What else might there be? There was his behavior in jail and in prison. That *1016can be a factor, but the information was before the sentencing court, as counsel and the court knew.
In the face of all of that, counsel did still argue for his client’s life and did attack the Arizona death penalty statute itself. Moreover, he appealed when he lost, and he argued for his client’s life in the Arizona Supreme Court. But counsel did not do further investigation. That was because he had a failure of imagination, or of legal acumen, or both. Had he investigated, what, after all of these years, has been discovered that would mitigate the powerful aggravating circumstances arrayed against Smith? The district court was told that two lay witnesses would have indicated that Smith seemed to have multiple personalities,2 and one lay witness would say that Smith had wide mood swings. Of course, none of the mental health professionals had detected multiple personalities. I am highly dubious about dubbing the failure to discover this asthenic mitigating evidence as being so far outside the range of the competence we expect from attorneys that counsel “was not functioning as the ‘counsel’ guaranteed the defendant by the Sixth Amendment.” Strickland v. Washington, 466 U.S. 668, 687, 104 S.Ct. 2052, 2064, 80 L.Ed.2d 674 (1984).

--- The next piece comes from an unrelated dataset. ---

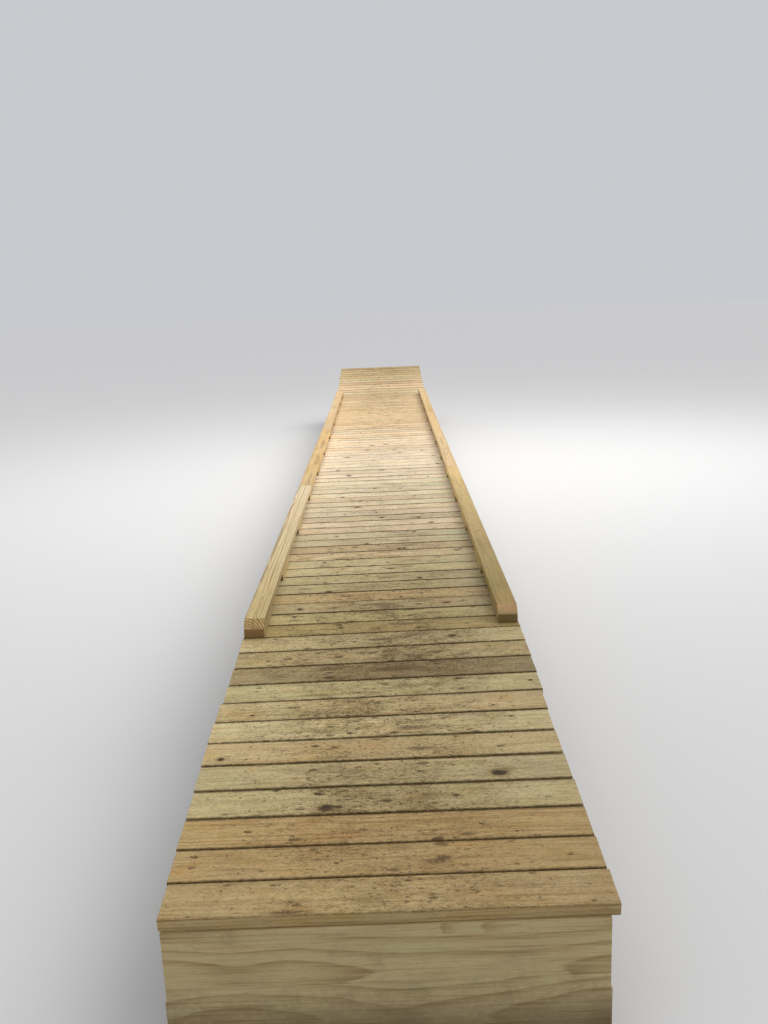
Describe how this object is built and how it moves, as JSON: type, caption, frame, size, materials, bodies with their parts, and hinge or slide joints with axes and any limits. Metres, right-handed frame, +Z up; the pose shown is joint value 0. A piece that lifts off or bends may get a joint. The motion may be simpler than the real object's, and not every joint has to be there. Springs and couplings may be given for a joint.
{
  "type": "wooden footbridge",
  "caption": "Low timber footbridge with a crosswise plank deck, a short ramp at each end and flat curb rails on spacer blocks along both sides of the level deck",
  "frame": {"origin": "middle of the bridge in plan, at the level ground it stands on", "axes": "+Y along the bridge from the near ramp to the far ramp, +X to the right, +Z up"},
  "size_m": [1.2374, 12.6937, 0.8165],
  "materials": {
    "deck_planks": "sawn pressure-treated pine boards, greenish tan, dry and matte",
    "curb_rails": "planed pressure-treated pine, yellowish tan, matte",
    "curb_blocks": "sawn pressure-treated pine offcuts, matte",
    "stringers": "pressure-treated pine framing, matte and slightly soiled",
    "heavy_timbers": "rough-sawn treated timbers, soil-stained near the ground"
  },
  "bodies": {
    "root": {"near_ramp_planks": "deck_planks", "deck_planks_1": "deck_planks", "deck_planks_2": "deck_planks", "deck_planks_3": "deck_planks", "far_ramp_planks": "deck_planks", "near_ramp_stringers": "stringers", "span_1_stringers": "stringers", "span_2_stringers": "stringers", "span_3_stringers": "stringers", "far_ramp_stringers": "stringers", "near_header": "stringers", "far_header": "stringers", "span_1_blocking": "stringers", "span_2_blocking": "stringers", "span_3_blocking": "stringers", "left_curb_rail_1": "curb_rails", "left_curb_rail_2": "curb_rails", "left_curb_rail_3": "curb_rails", "right_curb_rail_1": "curb_rails", "right_curb_rail_2": "curb_rails", "right_curb_rail_3": "curb_rails", "left_curb_blocks_1": "curb_blocks", "left_curb_blocks_2": "curb_blocks", "right_curb_blocks_1": "curb_blocks", "right_curb_blocks_2": "curb_blocks", "pier_1_sleepers": "heavy_timbers", "pier_2_sleepers": "heavy_timbers", "pier_3_sleepers": "heavy_timbers", "pier_4_sleepers": "heavy_timbers", "pier_1_cap": "heavy_timbers", "pier_2_cap": "heavy_timbers", "pier_3_cap": "heavy_timbers", "pier_4_cap": "heavy_timbers", "pier_4_plate": "stringers", "near_abutment_timber": "heavy_timbers", "near_abutment_plate": "stringers", "far_abutment_timber_1": "heavy_timbers", "far_abutment_timber_2": "heavy_timbers", "far_abutment_timber_3": "heavy_timbers", "far_abutment_timber_4": "heavy_timbers"}
  },
  "joints": []
}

But let us take counsel at his word. Let us agree with him that his confusion, lack of acumen, lack of imagination, even ennui in this death penalty case was outside the range of tolerable attorney behavior. Let us say, in other words, that because it was not simply tactics that kept him from presenting the additional information, his behavior was not reasonable. Cf. Bonin v. Calderon, 59 F.3d 815, 834 (9th Cir.1995). Smith must still show that he was prejudiced. Strickland, 466 U.S. at 687, 104 S.Ct. at 2064. That is, he must show that the result of his sentencing is not reliable. Id. He must demonstrate “that there is a reasonable probability that, but for counsel’s unprofessional errors, the result of the proceeding would have been different.” Id. at 694, 104 S.Ct. at 2068. He must show that, ultimately, there was a reasonable probability that the Arizona Supreme Court “would have concluded that the balance of aggravating and mitigating circumstances did not warrant death.” Id. at 695, 104 S.Ct. at 2069.
Can Smith meet the Strickland prejudice standard? I think not. I am, of course, cognizant of the difficulties presented by prejudice assessment in a case where we must ask ourselves what effect further evidence would have had on the sentencing judges. See Smith v. Stewart, 140 F.3d 1263, 1270-71 (9th Cir.1998) (Bernard Smith). But Smith was no mine-run killer. We cannot say, as we have said before, that “while the facts of this case are bad enough to disturb even a jaded observer, they do not reach the level of those in cases where the aggravating facts were so overwhelmingly horrifying that it was highly improbable that mitigating factors of any ordinary stripe would help.” Bernard Smith, 140 F.3d at 1271. This was the kind of case that cried out for powerful mitigation, if Smith’s life was to be saved. This is the kind of case about which we have said that the defendant “sentenced himself to death,” and that “no plea for mercy or leniency on [his] behalf, indeed no oral argument on his behalf, could have altered what [he] himself set in motion.” Gerlaugh v. Stewart, 129 F.3d 1027, 1042 (9th Cir.1997). Counsel’s sentencing failures did not prejudice Smith.
If we take off our legal lenses for a moment and step back to look at this record and at what Smith did to his unfortunate victims, the decision to return this case for resentencing almost takes one’s breath away, if, indeed, it is not too incongruous to say that anything touching a process as slow as that which exists in this country3 can ever be called breathtaking. *1017And even with our glasses back in place, the thought that some lay opinion about a split personality would have caused the trial court to flinch from awarding Smith the death penalty does startle one. With all due respect, legal lenses should not be blinders.
Therefore, I respectfully dissent from the grant of habeas corpus on the sentencing claim, although I concur in the rejection of the other claims.
. Counsel asked the learned trial judge for guidance. Perhaps the judge was just as puzzled, or perhaps he had the wisdom not to say anything that might limit the possibilities. At any rate, he said "I would suggest that you present anything you, in your opinion or imagination, feel is mitigating circumstance.” Had the judge been much more specific or detailed, he might have been accused later of having inhibited or misled the defense. See, e.g., Wilson v. United States District Court (Siripongs), 161 F.3d 1185, 1186-87 (9th Cir.1998).
. Interestingly enough, one of those supposed "personalities” was named John Jameson, which just happened to be the name of the prosecution’s witness who Smith said committed the Lee murder. Smith had been dating Jameson's estranged wife.
. Twenty-three years and counting in this case.